In podcasting, the sponsorship and the live read have carried over from radio, but ads with more dynamic audio (i.e., jingles and dramatisations) are much less common. By many measures, podcast advertising already provides brands with significant upside, from increased brand trust to higher return on ad spend (ROAS). However, one big difference between radio advertising and podcast advertising is the ability for listeners to skip ads they do not like. Another big difference is the subdued nature of podcast ads relative to radio ads.

Like television ads, radio ads have to grab listener attention immediately in order to keep listeners tuned in to the station. The need to prevent listeners from changing stations to avoid ads has forced innovation in radio ad formats. Beyond host reads and sponsorships, radio advertisers have developed a wide array of techniques to capture audience attention, from catchy songs to sound effects and mini audio dramas. Podcast ads, on the other hand, are largely still characterised by host reads and sponsorships, and are easily skippable without jeopardising engagement with the podcast itself.

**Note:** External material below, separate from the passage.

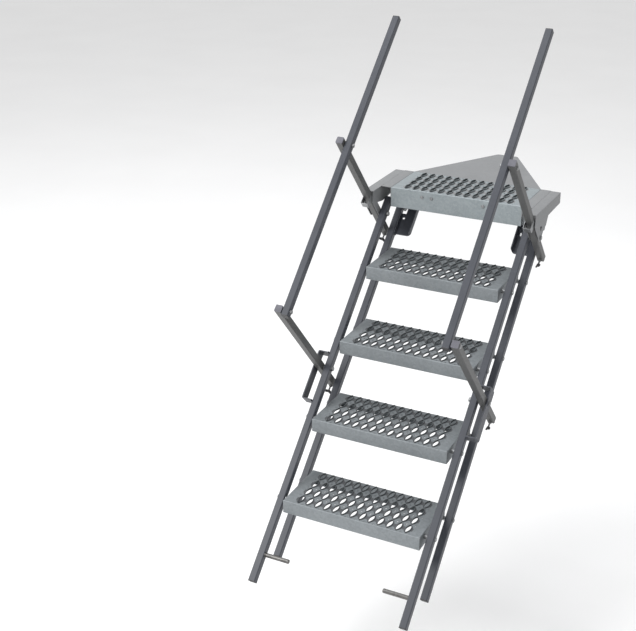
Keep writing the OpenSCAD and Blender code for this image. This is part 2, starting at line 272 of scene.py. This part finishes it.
GALV = galvanised("galvanised_sheet", (0.255, 0.288, 0.302), (0.345, 0.382, 0.398), 0.45, 0.46, 0.40)
# painted shade: very dark copy of the galvanised sheet for the steep rim and wall faces of the openings
RIM_WALL_SHADE = galvanised("galvanised_rim_wall_painted_shade", (0.055, 0.062, 0.066), (0.105, 0.115, 0.121), 0.35, 0.55, 0.3)
# painted shade: dark copy of the galvanised sheet for the flat sheet round each opening
LAND_SHADE = galvanised("galvanised_land_painted_shade", (0.080, 0.084, 0.090), (0.130, 0.135, 0.143), 0.40, 0.52, 0.3)
# painted shade: darker copy of the galvanised sheet for treads 1 to 4, standing in for their shading
TREAD_SHADE = galvanised("galvanised_tread_painted_shade", (0.200, 0.218, 0.230), (0.275, 0.298, 0.312), 0.45, 0.48, 0.40)
PLATE = galvanised("galvanised_plate", (0.215, 0.220, 0.226), (0.275, 0.281, 0.288), 0.30, 0.56, 0.25)
PAINT = coated("slate_powder_coat", (0.040, 0.044, 0.056), (0.060, 0.065, 0.080), 0.42)
STRUT = coated("warm_grey_powder_coat", (0.070, 0.071, 0.071), (0.100, 0.101, 0.100), 0.42)
BOLT = zinc_bright("zinc_fastener", (0.17, 0.175, 0.18), (0.36, 0.365, 0.37))
ROD = zinc_bright("bare_steel_rod", (0.085, 0.083, 0.080), (0.20, 0.195, 0.19))
BLACK = plastic("black_plastic", (0.018, 0.018, 0.020), (0.040, 0.040, 0.044))
CAPGREY = plastic("grey_plastic", (0.095, 0.095, 0.115), (0.150, 0.150, 0.175))
MATS = {"galvanised": GALV, "plate": PLATE, "paint": PAINT, "strut_paint": STRUT,
        "fasteners": BOLT, "plastic": BLACK}
SLOTS = {r["node"]: r["material_slot"] for r in frame["record"]["subparts"]}
BODY = {n: b for b, ns in frame["record"]["behaviour"]["bodies"].items() for n in ns}


# ---------------------------------------------------------------- mesh code
class Mesh:
    """Vertices in millimetres and faces, gathered before one object is made."""

    def __init__(self):
        self.v, self.f = [], []

    def add(self, verts, faces, m=None):
        o = len(self.v)
        for p in verts:
            p = Vector(p)
            self.v.append(m @ p if m is not None else p)
        self.f += [tuple(i + o for i in f) for f in faces]
        return self

    def make(self, name, node, mat=None, reps=(), sharp=32, bevel=0.0, segs=2, weld=True, slot=None, body=None, second=None):
        me = bpy.data.meshes.new(name)
        me.from_pydata([tuple(p * S) for p in self.v], [], self.f)
        bm = bmesh.new()
        bm.from_mesh(me)
        if weld:
            bmesh.ops.remove_doubles(bm, verts=bm.verts, dist=2e-6)
        bmesh.ops.dissolve_degenerate(bm, dist=1e-7, edges=bm.edges)
        bmesh.ops.recalc_face_normals(bm, faces=bm.faces)
        bm.to_mesh(me)
        bm.free()
        for p in me.polygons:
            p.use_smooth = True
        me.set_sharp_from_angle(angle=math.radians(sharp))
        o = bpy.data.objects.new(name, me)
        bpy.context.scene.collection.objects.link(o)
        slot = slot or SLOTS[node]
        me.materials.append(mat or MATS[slot])
        if second:
            for extra in second[0]:
                me.materials.append(extra)
            for p in me.polygons:
                p.material_index = int(second[1](p))
        if bevel:
            b = o.modifiers.new("edge", "BEVEL")
            b.width = bevel * S
            b.segments = segs
            b.limit_method = "ANGLE"
            b.angle_limit = math.radians(40)
            b.harden_normals = True
        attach(o, body or BODY[node])
        if reps is not None:
            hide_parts(*(reps or (node,)))
        return o


def extrude(outline, a0, a1, holes=()):
    """Prism over a closed outline with holes; caps are triangulated."""
    loops = [list(outline)] + [list(h) for h in holes]
    flat = [p for l in loops for p in l]
    n = len(flat)
    verts = [(p[0], p[1], a0) for p in flat] + [(p[0], p[1], a1) for p in flat]
    tris = tessellate_polygon([[Vector((p[0], p[1], 0)) for p in l] for l in loops])
    faces = [tuple(reversed(t)) for t in tris] + [tuple(i + n for i in t) for t in tris]
    o = 0
    for l in loops:
        k = len(l)
        for i in range(k):
            j = (i + 1) % k
            faces.append((o + i, o + j, o + j + n, o + i + n))
        o += k
    return verts, faces


def ring(cx, cy, r, n=40):
    return [(cx + r * math.cos(2 * math.pi * i / n), cy + r * math.sin(2 * math.pi * i / n)) for i in range(n)]


def lathe(profile, n=36, sides=None):
    """Turns (radius, height) pairs round the Z axis; sides is not used."""
    verts, faces = [], []
    k = len(profile)
    for i in range(n):
        a = 2 * math.pi * i / n
        for r, z in profile:
            verts.append((r * math.cos(a), r * math.sin(a), z))
    for i in range(n):
        j = (i + 1) % n
        for q in range(k - 1):
            faces.append((i * k + q, j * k + q, j * k + q + 1, i * k + q + 1))
    return verts, faces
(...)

The challenge of podcast advertising

Advertising, therefore, is both responsible for the economic success of podcasting and also the most expendable aspect of the format. In contrast, advertisements are inextricable from radio. While this may make the podcast format preferable for some consumers, it also means that advertisers run a higher risk of not reaching their target audience with podcast advertising — regardless of an increased precision in microtargeting. 

In order to drive revenue growth forward, podcasting will have to think about how the industry can push innovations in advertising forward in order to ensure it is capturing audience attention — just like radio did. While it is true that podcasts allow advertisers to reach more narrowly defined audiences than radio, part of what attracts a company with a broader audience to radio advertising is the ability for radio ads to capture and hold attention — anyone’s attention.